--- begin ---

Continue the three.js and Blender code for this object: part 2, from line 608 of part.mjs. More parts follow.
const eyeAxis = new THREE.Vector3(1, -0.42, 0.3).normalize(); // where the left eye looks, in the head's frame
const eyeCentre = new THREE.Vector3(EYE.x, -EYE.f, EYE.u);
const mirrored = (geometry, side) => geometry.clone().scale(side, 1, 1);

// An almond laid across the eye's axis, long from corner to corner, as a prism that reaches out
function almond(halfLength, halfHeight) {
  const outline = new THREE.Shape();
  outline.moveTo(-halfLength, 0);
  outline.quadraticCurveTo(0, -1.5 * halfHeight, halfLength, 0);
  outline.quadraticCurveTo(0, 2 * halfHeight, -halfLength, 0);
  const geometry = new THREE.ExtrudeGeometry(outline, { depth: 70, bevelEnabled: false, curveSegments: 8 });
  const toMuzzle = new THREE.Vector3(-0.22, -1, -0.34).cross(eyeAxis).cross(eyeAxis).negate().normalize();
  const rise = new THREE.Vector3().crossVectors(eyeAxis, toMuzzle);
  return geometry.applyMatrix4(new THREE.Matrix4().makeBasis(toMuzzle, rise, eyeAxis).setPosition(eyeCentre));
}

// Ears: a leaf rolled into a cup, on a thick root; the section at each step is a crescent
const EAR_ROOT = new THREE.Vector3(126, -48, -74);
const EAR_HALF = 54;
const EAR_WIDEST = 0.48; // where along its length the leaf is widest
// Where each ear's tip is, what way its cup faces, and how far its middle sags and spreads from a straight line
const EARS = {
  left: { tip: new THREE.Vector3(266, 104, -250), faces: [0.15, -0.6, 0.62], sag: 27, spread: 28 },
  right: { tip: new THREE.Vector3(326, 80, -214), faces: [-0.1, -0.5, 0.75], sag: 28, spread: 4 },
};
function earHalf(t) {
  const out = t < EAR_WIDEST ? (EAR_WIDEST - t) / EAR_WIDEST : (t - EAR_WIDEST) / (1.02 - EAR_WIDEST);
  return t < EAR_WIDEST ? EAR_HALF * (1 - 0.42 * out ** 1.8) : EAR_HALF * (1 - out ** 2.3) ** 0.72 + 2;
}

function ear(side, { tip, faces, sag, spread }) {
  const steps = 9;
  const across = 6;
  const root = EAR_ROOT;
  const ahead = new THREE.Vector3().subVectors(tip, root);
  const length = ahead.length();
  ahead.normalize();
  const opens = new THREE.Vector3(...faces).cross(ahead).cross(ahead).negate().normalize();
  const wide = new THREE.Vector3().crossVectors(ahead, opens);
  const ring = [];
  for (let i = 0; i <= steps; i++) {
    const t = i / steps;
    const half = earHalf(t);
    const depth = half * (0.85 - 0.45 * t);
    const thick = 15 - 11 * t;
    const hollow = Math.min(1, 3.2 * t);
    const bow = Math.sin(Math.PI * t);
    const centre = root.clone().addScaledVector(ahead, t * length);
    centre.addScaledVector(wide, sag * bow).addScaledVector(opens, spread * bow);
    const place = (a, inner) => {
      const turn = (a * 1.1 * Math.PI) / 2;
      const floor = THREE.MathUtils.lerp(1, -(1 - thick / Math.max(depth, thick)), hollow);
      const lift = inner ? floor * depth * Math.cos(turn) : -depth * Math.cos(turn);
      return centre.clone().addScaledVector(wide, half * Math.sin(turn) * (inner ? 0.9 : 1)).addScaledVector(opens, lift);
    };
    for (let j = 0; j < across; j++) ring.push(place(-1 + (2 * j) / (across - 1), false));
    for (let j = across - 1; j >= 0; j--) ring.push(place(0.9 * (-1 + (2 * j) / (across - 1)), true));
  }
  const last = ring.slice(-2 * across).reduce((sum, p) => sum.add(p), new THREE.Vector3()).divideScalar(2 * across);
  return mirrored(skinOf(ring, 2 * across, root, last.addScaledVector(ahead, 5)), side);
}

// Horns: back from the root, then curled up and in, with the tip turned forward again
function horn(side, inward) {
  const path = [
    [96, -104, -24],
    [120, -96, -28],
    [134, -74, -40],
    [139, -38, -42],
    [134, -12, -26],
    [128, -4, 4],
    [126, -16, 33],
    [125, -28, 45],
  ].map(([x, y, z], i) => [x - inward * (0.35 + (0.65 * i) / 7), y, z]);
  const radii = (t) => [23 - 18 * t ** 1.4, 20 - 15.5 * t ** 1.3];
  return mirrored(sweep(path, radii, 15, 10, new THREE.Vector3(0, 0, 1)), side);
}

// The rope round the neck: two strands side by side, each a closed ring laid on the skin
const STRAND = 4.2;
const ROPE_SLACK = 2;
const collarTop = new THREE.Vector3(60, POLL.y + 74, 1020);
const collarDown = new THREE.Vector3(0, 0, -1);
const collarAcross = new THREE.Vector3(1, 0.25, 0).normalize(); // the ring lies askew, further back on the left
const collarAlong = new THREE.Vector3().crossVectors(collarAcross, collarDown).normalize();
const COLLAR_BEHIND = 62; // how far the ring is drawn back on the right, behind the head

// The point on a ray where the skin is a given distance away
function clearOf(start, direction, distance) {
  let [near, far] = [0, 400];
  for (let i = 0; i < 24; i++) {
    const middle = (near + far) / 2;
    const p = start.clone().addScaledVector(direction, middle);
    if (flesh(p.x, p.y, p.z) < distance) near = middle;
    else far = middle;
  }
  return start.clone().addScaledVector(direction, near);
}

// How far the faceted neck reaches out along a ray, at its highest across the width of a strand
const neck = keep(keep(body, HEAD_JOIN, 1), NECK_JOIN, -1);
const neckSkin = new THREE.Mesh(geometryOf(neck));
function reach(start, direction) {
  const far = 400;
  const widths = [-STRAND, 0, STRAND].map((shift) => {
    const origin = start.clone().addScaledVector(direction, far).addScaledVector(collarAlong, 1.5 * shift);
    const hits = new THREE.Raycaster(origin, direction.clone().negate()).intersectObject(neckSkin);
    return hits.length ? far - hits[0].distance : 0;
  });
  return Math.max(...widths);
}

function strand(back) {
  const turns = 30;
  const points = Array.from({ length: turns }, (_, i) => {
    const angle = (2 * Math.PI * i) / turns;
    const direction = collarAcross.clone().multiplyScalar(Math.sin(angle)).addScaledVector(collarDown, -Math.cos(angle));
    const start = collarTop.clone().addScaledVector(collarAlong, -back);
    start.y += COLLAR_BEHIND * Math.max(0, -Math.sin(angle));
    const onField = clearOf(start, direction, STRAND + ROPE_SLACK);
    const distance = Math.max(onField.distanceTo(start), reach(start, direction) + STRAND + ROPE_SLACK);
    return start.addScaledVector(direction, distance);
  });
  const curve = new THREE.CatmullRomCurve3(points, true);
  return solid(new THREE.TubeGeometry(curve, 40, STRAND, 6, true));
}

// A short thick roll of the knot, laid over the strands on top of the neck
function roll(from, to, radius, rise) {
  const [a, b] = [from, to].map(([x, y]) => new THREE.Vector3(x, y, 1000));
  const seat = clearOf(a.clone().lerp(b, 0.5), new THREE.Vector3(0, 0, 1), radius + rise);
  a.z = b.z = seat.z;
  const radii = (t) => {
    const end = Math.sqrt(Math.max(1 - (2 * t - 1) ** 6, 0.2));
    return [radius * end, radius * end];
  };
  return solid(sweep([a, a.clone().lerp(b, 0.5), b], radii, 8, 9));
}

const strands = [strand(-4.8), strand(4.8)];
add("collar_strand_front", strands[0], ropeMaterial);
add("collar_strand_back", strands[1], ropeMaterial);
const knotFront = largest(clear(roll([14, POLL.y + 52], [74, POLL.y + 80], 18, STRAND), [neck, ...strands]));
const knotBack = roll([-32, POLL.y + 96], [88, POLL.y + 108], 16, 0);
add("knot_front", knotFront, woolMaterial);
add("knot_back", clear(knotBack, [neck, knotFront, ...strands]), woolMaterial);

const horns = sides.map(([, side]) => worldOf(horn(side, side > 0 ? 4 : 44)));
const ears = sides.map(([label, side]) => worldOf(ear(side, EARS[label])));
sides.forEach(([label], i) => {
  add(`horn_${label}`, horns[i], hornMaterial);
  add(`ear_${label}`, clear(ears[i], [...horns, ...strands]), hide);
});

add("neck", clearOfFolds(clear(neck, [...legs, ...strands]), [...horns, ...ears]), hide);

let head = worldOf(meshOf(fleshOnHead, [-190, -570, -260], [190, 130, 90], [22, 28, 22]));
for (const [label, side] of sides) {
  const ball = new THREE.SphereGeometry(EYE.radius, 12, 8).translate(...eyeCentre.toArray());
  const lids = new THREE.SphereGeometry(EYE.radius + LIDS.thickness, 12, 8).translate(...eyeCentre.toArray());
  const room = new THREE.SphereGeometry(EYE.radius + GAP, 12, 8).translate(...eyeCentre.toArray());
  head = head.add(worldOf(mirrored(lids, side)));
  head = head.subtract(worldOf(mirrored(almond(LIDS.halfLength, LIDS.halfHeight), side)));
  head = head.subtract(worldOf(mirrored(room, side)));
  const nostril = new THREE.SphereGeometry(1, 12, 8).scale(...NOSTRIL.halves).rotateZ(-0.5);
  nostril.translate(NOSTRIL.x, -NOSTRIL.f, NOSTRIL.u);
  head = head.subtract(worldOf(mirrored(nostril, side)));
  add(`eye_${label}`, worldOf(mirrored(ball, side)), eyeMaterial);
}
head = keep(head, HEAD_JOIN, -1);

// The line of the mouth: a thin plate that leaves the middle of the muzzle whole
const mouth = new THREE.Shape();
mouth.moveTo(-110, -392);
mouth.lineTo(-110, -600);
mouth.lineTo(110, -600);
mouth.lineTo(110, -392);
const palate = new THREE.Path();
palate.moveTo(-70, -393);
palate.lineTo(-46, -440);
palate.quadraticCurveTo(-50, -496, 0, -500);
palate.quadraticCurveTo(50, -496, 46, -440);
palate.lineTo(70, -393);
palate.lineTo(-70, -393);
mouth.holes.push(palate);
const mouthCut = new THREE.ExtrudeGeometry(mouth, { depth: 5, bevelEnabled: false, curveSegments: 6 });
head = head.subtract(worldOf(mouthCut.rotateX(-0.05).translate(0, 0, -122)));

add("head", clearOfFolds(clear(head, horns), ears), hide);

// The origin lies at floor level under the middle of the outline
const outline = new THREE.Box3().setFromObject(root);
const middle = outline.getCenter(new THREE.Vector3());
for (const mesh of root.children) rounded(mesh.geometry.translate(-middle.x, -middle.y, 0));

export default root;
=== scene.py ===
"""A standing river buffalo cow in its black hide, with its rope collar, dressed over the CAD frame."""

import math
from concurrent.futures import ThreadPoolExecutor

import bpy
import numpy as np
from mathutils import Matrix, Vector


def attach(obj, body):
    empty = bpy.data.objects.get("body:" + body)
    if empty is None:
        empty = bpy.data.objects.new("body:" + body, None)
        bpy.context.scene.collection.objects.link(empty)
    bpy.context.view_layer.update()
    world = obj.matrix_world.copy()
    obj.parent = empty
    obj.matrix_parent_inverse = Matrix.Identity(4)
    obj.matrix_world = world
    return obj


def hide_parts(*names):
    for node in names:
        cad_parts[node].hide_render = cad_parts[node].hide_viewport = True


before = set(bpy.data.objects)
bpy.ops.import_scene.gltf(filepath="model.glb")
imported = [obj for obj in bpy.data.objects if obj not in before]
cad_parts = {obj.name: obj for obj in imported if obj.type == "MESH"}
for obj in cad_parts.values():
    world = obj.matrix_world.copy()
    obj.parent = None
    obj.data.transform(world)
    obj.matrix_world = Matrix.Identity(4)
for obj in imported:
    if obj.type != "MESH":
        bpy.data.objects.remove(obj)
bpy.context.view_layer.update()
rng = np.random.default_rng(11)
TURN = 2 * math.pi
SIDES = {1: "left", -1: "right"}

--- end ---

Short problem >>
Transcribe precisely the lines between the one that contains "of the outline" and the one that contains "bpy.context.scene.collection.objects.link(empty)", counting those two lines as part of the range.

Solution to this task >>
// The origin lies at floor level under the middle of the outline
const outline = new THREE.Box3().setFromObject(root);
const middle = outline.getCenter(new THREE.Vector3());
for (const mesh of root.children) rounded(mesh.geometry.translate(-middle.x, -middle.y, 0));

export default root;
=== scene.py ===
"""A standing river buffalo cow in its black hide, with its rope collar, dressed over the CAD frame."""

import math
from concurrent.futures import ThreadPoolExecutor

import bpy
import numpy as np
from mathutils import Matrix, Vector


def attach(obj, body):
    empty = bpy.data.objects.get("body:" + body)
    if empty is None:
        empty = bpy.data.objects.new("body:" + body, None)
        bpy.context.scene.collection.objects.link(empty)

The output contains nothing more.